There is also white noise, but that’s just noise that doesn’t resolve to anything and so sounds like static. As that is, exactly what it is: noise without information.

Anonymous 0 Comments

A sinusoid is a perfect wave-shape, regular, smooth, continuous, no spikes, gaps or jerks, and with a regular repeating pattern.

The mathematical function called sine generates just one type of sinusoidal wave, but by adjusting the parameters you can generate all sorts of things [1].

Radio waves are also just waves. They happen to follow, like many things in natural from tides and individual ocean waves (gosh, I wonder why these shapes are called waves?) to day/night patterns etc., the same kind of shape as a sinusoid.

A wave isn’t something special, there aren’t sine waves and radio waves.
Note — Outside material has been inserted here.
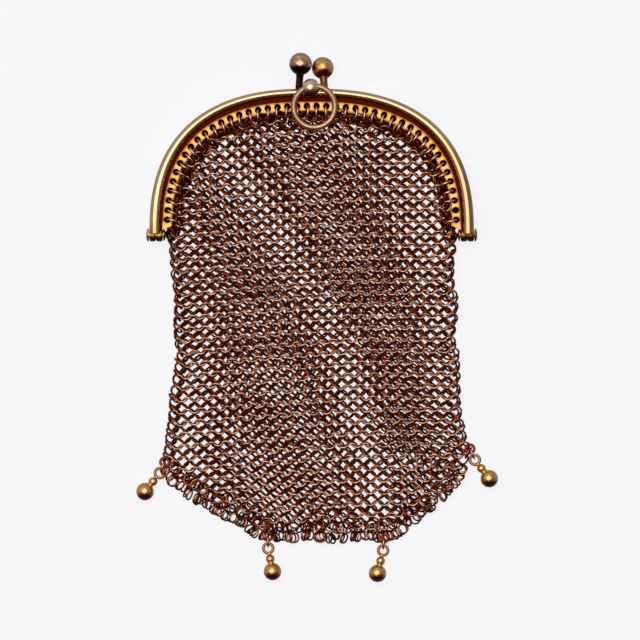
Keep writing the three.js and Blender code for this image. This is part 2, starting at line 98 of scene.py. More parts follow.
def metal_piece(name, nets, metal, body="purse", weld=True, corner_angle=None, wear_and_painted_light=None):
    """Joins nets of points, in millimetres, into one smooth closed piece that rides on its body.
    A net is (points [copy, along, around, xyz], loops along, loops around). Touching nets are welded, and
    faces turned outwards; unwelded faces are turned by the sign of the volume they enclose. The last
    argument gives each point's wear and painted light, from 0 to 1."""
    points, quads, count = [], [], 0
    for net, loop_along, loop_around in nets:
        net = net.reshape(-1, *net.shape[-3:])
        quads.append(quad_net(*net.shape[:3], loop_along, loop_around) + count)
        points.append(net.reshape(-1, 3))
        count += len(points[-1])
    points = np.concatenate(points) * 0.001
    quads = np.concatenate(quads)
    mesh = bpy.data.meshes.new(name)
    mesh.from_pydata(points, [], quads)
    if wear_and_painted_light is not None:
        painted_light_and_wear = mesh.attributes.new("wear_and_painted_light", "FLOAT", "POINT")
        painted_light_and_wear.data.foreach_set("value", np.asarray(wear_and_painted_light, np.float32))
    if weld:
        welded = bmesh.new()
        welded.from_mesh(mesh)
        bmesh.ops.remove_doubles(welded, verts=welded.verts, dist=2e-6)
        bmesh.ops.recalc_face_normals(welded, faces=welded.faces)
        welded.to_mesh(mesh)
        welded.free()
    else:
        a, b, c, d = (points[quads[:, k]] for k in range(4))
        volume = (np.cross(b, c) * a).sum() + (np.cross(c, d) * a).sum()
        if volume < 0:
            mesh.flip_normals()
    mesh.polygons.foreach_set("use_smooth", np.ones(len(mesh.polygons), bool))
    if corner_angle:
        mesh.set_sharp_from_angle(angle=np.radians(corner_angle))
    piece = bpy.data.objects.new(name, mesh)
    bpy.context.scene.collection.objects.link(piece)
    mesh.materials.append(metal)
    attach(piece, body)
    return piece


def capped(net):
    """Closes both ends of a net with a fan: its first and last rings shrunk to their middles."""
    middle = net.mean(axis=-2, keepdims=True).repeat(net.shape[-2], axis=-2)
    return np.concatenate([middle[..., :1, :, :], net, middle[..., -1:, :, :]], axis=-3)


def ranged(tree, value, out_of, into):
    """Carries a value of a node tree from one range into another, and holds it at both ends."""
    node = tree.nodes.new("ShaderNodeMapRange")
    for socket, number in zip(("From Min", "From Max", "To Min", "To Max"), (*out_of, *into)):
        node.inputs[socket].default_value = number
    tree.links.new(value, node.inputs["Value"])
    return node.outputs["Result"]


def toned(tree, value, stops):
    """Colours a value of a node tree by a ramp of stops, each a place on the ramp and its colour."""
    node = tree.nodes.new("ShaderNodeValToRGB")
    ramp = node.color_ramp.elements
    ramp[0].position, ramp[1].position = stops[0][0], stops[-1][0]
    ramp[0].color, ramp[1].color = (*stops[0][1], 1), (*stops[-1][1], 1)
    for place, colour in stops[1:-1]:
        ramp.new(place).color = (*colour, 1)
    tree.links.new(value, node.inputs["Fac"])
    return node.outputs["Color"]


def worn_metal(name, bright, dull, patch, roughness, scratch=0.0, light_and_wear_tones=None):
    """Handled metal. The colour drifts from bright to dull with cloudy noise a patch (mm) wide, and the
    roughness with it; a finer noise is the bump of light scratches. The wear tones are colours, from
    painted shade to painted highlight, that the piece's attribute of wear and painted light runs through."""
    metal = bpy.data.materials.new(name)
    metal.use_nodes = True
    tree, nodes, links = metal.node_tree, metal.node_tree.nodes, metal.node_tree.links
    shader = nodes["Principled BSDF"]
    shader.inputs["Metallic"].default_value = 1.0
    place = nodes.new("ShaderNodeTexCoord")
    cloud = nodes.new("ShaderNodeTexNoise")
    cloud.inputs["Scale"].default_value = 1000 / patch
    cloud.inputs["Detail"].default_value = 5.0
    cloud.inputs["Roughness"].default_value = 0.62
    links.new(place.outputs["Object"], cloud.inputs["Vector"])
    colour = toned(tree, cloud.outputs["Fac"], ((0.36, bright), (0.66, dull)))
    if light_and_wear_tones:
        painted_light_and_wear = nodes.new("ShaderNodeAttribute")
        painted_light_and_wear.attribute_name = "wear_and_painted_light"
        stops = [(number / (len(light_and_wear_tones) - 1), tone) for number, tone in enumerate(light_and_wear_tones)]
        blend = nodes.new("ShaderNodeMix")
        blend.data_type = "RGBA"
        blend.blend_type = "MULTIPLY"
        blend.inputs["Factor"].default_value = 1.0
        links.new(colour, blend.inputs["A"])
        links.new(toned(tree, painted_light_and_wear.outputs["Fac"], stops), blend.inputs["B"])
        colour = blend.outputs["Result"]
    links.new(colour, shader.inputs["Base Color"])
    gloss = ranged(tree, cloud.outputs["Fac"], (0.3, 0.7), (roughness * 0.75, roughness * 1.4))
    links.new(gloss, shader.inputs["Roughness"])
    if scratch:
        hairs = nodes.new("ShaderNodeTexNoise")
        hairs.inputs["Scale"].default_value = 2600.0
        hairs.inputs["Detail"].default_value = 3.0
        links.new(place.outputs["Object"], hairs.inputs["Vector"])
        bump = nodes.new("ShaderNodeBump")
        bump.inputs["Strength"].default_value = scratch
        bump.inputs["Distance"].default_value = 0.0001
        links.new(hairs.outputs["Fac"], bump.inputs["Height"])
        links.new(bump.outputs["Normal"], shader.inputs["Normal"])
    return metal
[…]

Radio happens to oscillate in a nice frequency if you make it do that, and audio oscillates in different frequencies but if you look at individual “perfect” notes then it’s often a sinusoidal wave that’s being made by the speaker / eardrum.

A sine wave isn’t a “thing”. It’s just a term for that kind of regular, smooth, continuous, perfect oscillation.

[1] Interestingly, by combining many sine waves of different amplitudes, frequencies and phases, you can generate just about anything. With a thing called a Fourier transform, you can literally transform any data into a set of sinusoidal curves that when added together replicate the original data. If you do it in one dimension: That’s how MP3 works. In two dimensions, that’s how JPEG works. In three dimensions, that’s how MPEG works.

That’s how your ears and sounds and even light works too. The light at Frequency X oscillates in a wave of that frequency. The light at Frequency Y oscillates in a wave of another frequency. Add them all together and you have different colours of light mixing and do it with sound and you have different frequencies combining to make a range of sounds.